DATA LINES:
+--
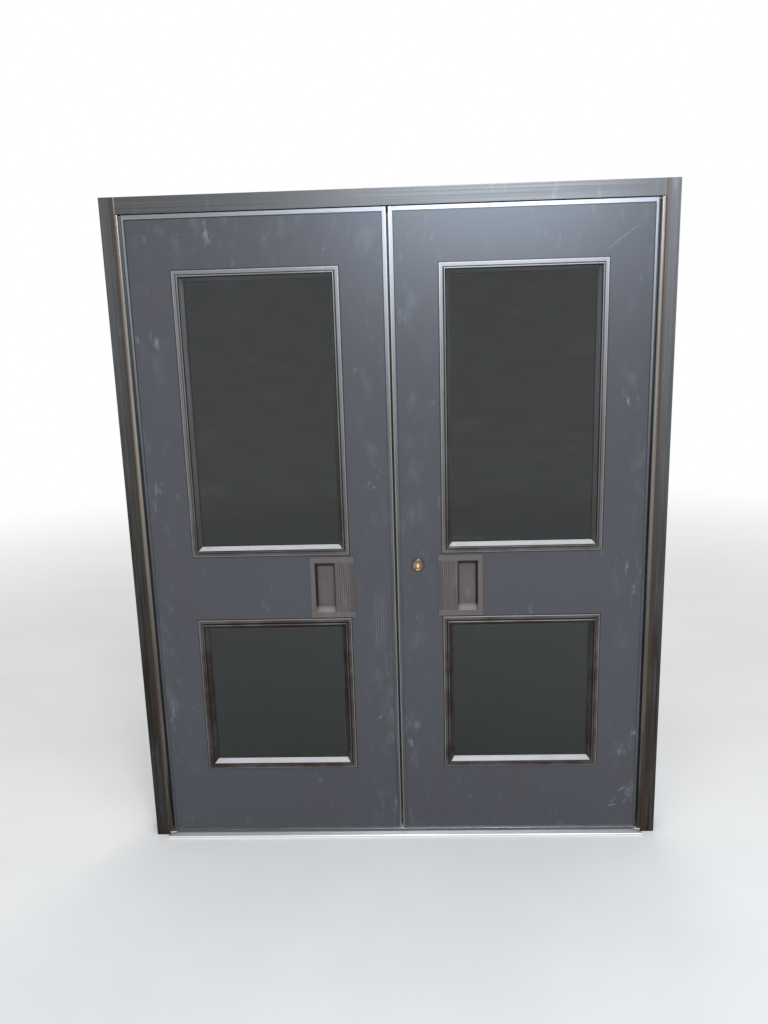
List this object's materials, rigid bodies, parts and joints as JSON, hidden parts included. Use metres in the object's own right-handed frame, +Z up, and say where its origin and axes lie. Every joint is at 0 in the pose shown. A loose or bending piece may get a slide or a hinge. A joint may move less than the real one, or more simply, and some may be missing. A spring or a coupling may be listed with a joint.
{
  "type": "double steel door",
  "caption": "Pair of outward-opening entrance doors in their frame, each leaf with two glazed lights, a recessed pull, a full-height geared hinge and an exit device.",
  "frame": {"origin": "middle of the frame's width and depth, on the floor", "axes": "+X to the right seen from outside, +Y into the building, +Z up"},
  "size_m": [1.778, 0.1396, 2.1844],
  "materials": {
    "painted_steel": "satin paint",
    "bronze_aluminium": "dark bronze anodised",
    "pull_bronze": "dark bronze anodised, worn",
    "mill_aluminium": "mill finish",
    "spacer_aluminium": "mill finish",
    "satin_aluminium": "satin anodised",
    "satin_steel": "satin lacquer",
    "latch_steel": "zinc plated",
    "mullion_steel": "dark bronze paint",
    "cylinder_brass": "satin",
    "collar_brass": "worn satin",
    "clear_glass": "clear",
    "black_seal": "matt",
    "bearing_plastic": "moulded",
    "foam_core": "foam"
  },
  "bodies": {
    "frame": {"jamb_left": "bronze_aluminium", "jamb_right": "bronze_aluminium", "head": "bronze_aluminium", "stop_left": "bronze_aluminium", "stop_right": "bronze_aluminium", "stop_head": "bronze_aluminium", "weatherstrips": "black_seal", "threshold": "mill_aluminium", "mullion": "mullion_steel", "mullion_fittings": "latch_steel", "strikes": "latch_steel", "hinge_frame_leaf_left": "bronze_aluminium", "hinge_frame_leaf_right": "bronze_aluminium"},
    "hinge_cap_left": {"hinge_cap_left": "bronze_aluminium", "hinge_bearings_left": "bearing_plastic"},
    "leaf_left": {"stile_hinge_left": "bronze_aluminium", "stile_meeting_left": "bronze_aluminium", "rail_top_left": "bronze_aluminium", "rail_bottom_left": "bronze_aluminium", "sheet_outer_left": "painted_steel", "sheet_inner_left": "painted_steel", "core_left": "foam_core", "door_sweep_left": "black_seal", "glazing_frames_outer_left": "bronze_aluminium", "glazing_frames_inner_left": "bronze_aluminium", "glass_left": "clear_glass", "glass_spacers_left": "spacer_aluminium", "glazing_gaskets_left": "black_seal", "pull_left": "pull_bronze", "hinge_door_leaf_left": "bronze_aluminium", "exit_case_left": "satin_steel", "exit_rail_left": "satin_aluminium", "exit_end_cap_left": "satin_steel"},
    "push_bar_left": {"push_bar_left": "satin_aluminium"},
    "latch_left": {"latch_left": "latch_steel"},
    "hinge_cap_right": {"hinge_cap_right": "bronze_aluminium", "hinge_bearings_right": "bearing_plastic"},
    "leaf_right": {"stile_hinge_right": "bronze_aluminium", "stile_meeting_right": "bronze_aluminium", "rail_top_right": "bronze_aluminium", "rail_bottom_right": "bronze_aluminium", "sheet_outer_right": "painted_steel", "sheet_inner_right": "painted_steel", "core_right": "foam_core", "door_sweep_right": "black_seal", "glazing_frames_outer_right": "bronze_aluminium", "glazing_frames_inner_right": "bronze_aluminium", "glass_right": "clear_glass", "glass_spacers_right": "spacer_aluminium", "glazing_gaskets_right": "black_seal", "pull_right": "pull_bronze", "hinge_door_leaf_right": "bronze_aluminium", "exit_case_right": "satin_steel", "exit_rail_right": "satin_aluminium", "exit_end_cap_right": "satin_steel", "cylinder_collar": "collar_brass", "cylinder_body": "cylinder_brass"},
    "push_bar_right": {"push_bar_right": "satin_aluminium"},
    "latch_right": {"latch_right": "latch_steel"},
    "cylinder_core": {"cylinder_core": "cylinder_brass"}
  },
  "joints": [
    {"name": "hinge_cap_left_turn", "type": "hinge", "parent": "frame", "child": "hinge_cap_left", "pos_m": [-0.8404, -0.06155, 1.07], "axis": [0, 0, -1], "range_deg": [0, 47.5]},
    {"name": "leaf_left_swing", "type": "hinge", "parent": "frame", "child": "leaf_left", "pos_m": [-0.8373, -0.06291, 1.07], "axis": [0, 0, -1], "range_deg": [0, 95]},
    {"name": "push_bar_left_slide", "type": "slide", "parent": "leaf_left", "child": "push_bar_left", "axis": [0, 1, 0], "range_m": [0, 0.015]},
    {"name": "latch_left_slide", "type": "slide", "parent": "leaf_left", "child": "latch_left", "axis": [1, 0, 0], "range_m": [0, 0.017]},
    {"name": "hinge_cap_right_turn", "type": "hinge", "parent": "frame", "child": "hinge_cap_right", "pos_m": [0.8404, -0.06155, 1.07], "axis": [0, 0, 1], "range_deg": [0, 47.5]},
    {"name": "leaf_right_swing", "type": "hinge", "parent": "frame", "child": "leaf_right", "pos_m": [0.8373, -0.06291, 1.07], "axis": [0, 0, 1], "range_deg": [0, 95]},
    {"name": "push_bar_right_slide", "type": "slide", "parent": "leaf_right", "child": "push_bar_right", "axis": [0, 1, 0], "range_m": [0, 0.015]},
    {"name": "latch_right_slide", "type": "slide", "parent": "leaf_right", "child": "latch_right", "axis": [-1, 0, 0], "range_m": [0, 0.017]},
    {"name": "cylinder_core_turn", "type": "hinge", "parent": "leaf_right", "child": "cylinder_core", "pos_m": [0.074, -0.05, 0.9935], "axis": [0, 1, 0], "range_deg": [-90, 180]}
  ],
  "couplings": [
    {"joint": "hinge_cap_left_turn", "follows": "leaf_left_swing", "ratio": 0.5},
    {"joint": "latch_left_slide", "follows": "push_bar_left_slide", "ratio": 1.1333},
    {"joint": "hinge_cap_right_turn", "follows": "leaf_right_swing", "ratio": 0.5},
    {"joint": "latch_right_slide", "follows": "push_bar_right_slide", "ratio": 1.1333}
  ]
}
+--
EXERCISE: Each line above must be reproduced exactly as it stands.

FULL RESPONSE:
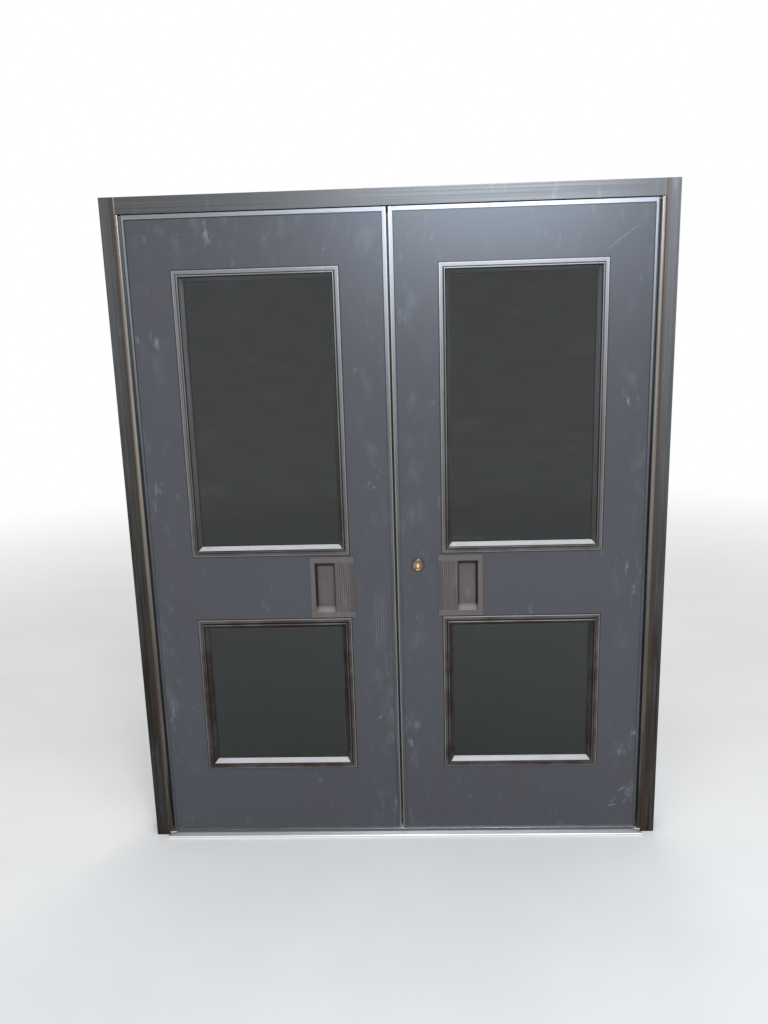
List this object's materials, rigid bodies, parts and joints as JSON, hidden parts included. Use metres in the object's own right-handed frame, +Z up, and say where its origin and axes lie. Every joint is at 0 in the pose shown. A loose or bending piece may get a slide or a hinge. A joint may move less than the real one, or more simply, and some may be missing. A spring or a coupling may be listed with a joint.
{
  "type": "double steel door",
  "caption": "Pair of outward-opening entrance doors in their frame, each leaf with two glazed lights, a recessed pull, a full-height geared hinge and an exit device.",
  "frame": {"origin": "middle of the frame's width and depth, on the floor", "axes": "+X to the right seen from outside, +Y into the building, +Z up"},
  "size_m": [1.778, 0.1396, 2.1844],
  "materials": {
    "painted_steel": "satin paint",
    "bronze_aluminium": "dark bronze anodised",
    "pull_bronze": "dark bronze anodised, worn",
    "mill_aluminium": "mill finish",
    "spacer_aluminium": "mill finish",
    "satin_aluminium": "satin anodised",
    "satin_steel": "satin lacquer",
    "latch_steel": "zinc plated",
    "mullion_steel": "dark bronze paint",
    "cylinder_brass": "satin",
    "collar_brass": "worn satin",
    "clear_glass": "clear",
    "black_seal": "matt",
    "bearing_plastic": "moulded",
    "foam_core": "foam"
  },
  "bodies": {
    "frame": {"jamb_left": "bronze_aluminium", "jamb_right": "bronze_aluminium", "head": "bronze_aluminium", "stop_left": "bronze_aluminium", "stop_right": "bronze_aluminium", "stop_head": "bronze_aluminium", "weatherstrips": "black_seal", "threshold": "mill_aluminium", "mullion": "mullion_steel", "mullion_fittings": "latch_steel", "strikes": "latch_steel", "hinge_frame_leaf_left": "bronze_aluminium", "hinge_frame_leaf_right": "bronze_aluminium"},
    "hinge_cap_left": {"hinge_cap_left": "bronze_aluminium", "hinge_bearings_left": "bearing_plastic"},
    "leaf_left": {"stile_hinge_left": "bronze_aluminium", "stile_meeting_left": "bronze_aluminium", "rail_top_left": "bronze_aluminium", "rail_bottom_left": "bronze_aluminium", "sheet_outer_left": "painted_steel", "sheet_inner_left": "painted_steel", "core_left": "foam_core", "door_sweep_left": "black_seal", "glazing_frames_outer_left": "bronze_aluminium", "glazing_frames_inner_left": "bronze_aluminium", "glass_left": "clear_glass", "glass_spacers_left": "spacer_aluminium", "glazing_gaskets_left": "black_seal", "pull_left": "pull_bronze", "hinge_door_leaf_left": "bronze_aluminium", "exit_case_left": "satin_steel", "exit_rail_left": "satin_aluminium", "exit_end_cap_left": "satin_steel"},
    "push_bar_left": {"push_bar_left": "satin_aluminium"},
    "latch_left": {"latch_left": "latch_steel"},
    "hinge_cap_right": {"hinge_cap_right": "bronze_aluminium", "hinge_bearings_right": "bearing_plastic"},
    "leaf_right": {"stile_hinge_right": "bronze_aluminium", "stile_meeting_right": "bronze_aluminium", "rail_top_right": "bronze_aluminium", "rail_bottom_right": "bronze_aluminium", "sheet_outer_right": "painted_steel", "sheet_inner_right": "painted_steel", "core_right": "foam_core", "door_sweep_right": "black_seal", "glazing_frames_outer_right": "bronze_aluminium", "glazing_frames_inner_right": "bronze_aluminium", "glass_right": "clear_glass", "glass_spacers_right": "spacer_aluminium", "glazing_gaskets_right": "black_seal", "pull_right": "pull_bronze", "hinge_door_leaf_right": "bronze_aluminium", "exit_case_right": "satin_steel", "exit_rail_right": "satin_aluminium", "exit_end_cap_right": "satin_steel", "cylinder_collar": "collar_brass", "cylinder_body": "cylinder_brass"},
    "push_bar_right": {"push_bar_right": "satin_aluminium"},
    "latch_right": {"latch_right": "latch_steel"},
    "cylinder_core": {"cylinder_core": "cylinder_brass"}
  },
  "joints": [
    {"name": "hinge_cap_left_turn", "type": "hinge", "parent": "frame", "child": "hinge_cap_left", "pos_m": [-0.8404, -0.06155, 1.07], "axis": [0, 0, -1], "range_deg": [0, 47.5]},
    {"name": "leaf_left_swing", "type": "hinge", "parent": "frame", "child": "leaf_left", "pos_m": [-0.8373, -0.06291, 1.07], "axis": [0, 0, -1], "range_deg": [0, 95]},
    {"name": "push_bar_left_slide", "type": "slide", "parent": "leaf_left", "child": "push_bar_left", "axis": [0, 1, 0], "range_m": [0, 0.015]},
    {"name": "latch_left_slide", "type": "slide", "parent": "leaf_left", "child": "latch_left", "axis": [1, 0, 0], "range_m": [0, 0.017]},
    {"name": "hinge_cap_right_turn", "type": "hinge", "parent": "frame", "child": "hinge_cap_right", "pos_m": [0.8404, -0.06155, 1.07], "axis": [0, 0, 1], "range_deg": [0, 47.5]},
    {"name": "leaf_right_swing", "type": "hinge", "parent": "frame", "child": "leaf_right", "pos_m": [0.8373, -0.06291, 1.07], "axis": [0, 0, 1], "range_deg": [0, 95]},
    {"name": "push_bar_right_slide", "type": "slide", "parent": "leaf_right", "child": "push_bar_right", "axis": [0, 1, 0], "range_m": [0, 0.015]},
    {"name": "latch_right_slide", "type": "slide", "parent": "leaf_right", "child": "latch_right", "axis": [-1, 0, 0], "range_m": [0, 0.017]},
    {"name": "cylinder_core_turn", "type": "hinge", "parent": "leaf_right", "child": "cylinder_core", "pos_m": [0.074, -0.05, 0.9935], "axis": [0, 1, 0], "range_deg": [-90, 180]}
  ],
  "couplings": [
    {"joint": "hinge_cap_left_turn", "follows": "leaf_left_swing", "ratio": 0.5},
    {"joint": "latch_left_slide", "follows": "push_bar_left_slide", "ratio": 1.1333},
    {"joint": "hinge_cap_right_turn", "follows": "leaf_right_swing", "ratio": 0.5},
    {"joint": "latch_right_slide", "follows": "push_bar_right_slide", "ratio": 1.1333}
  ]
}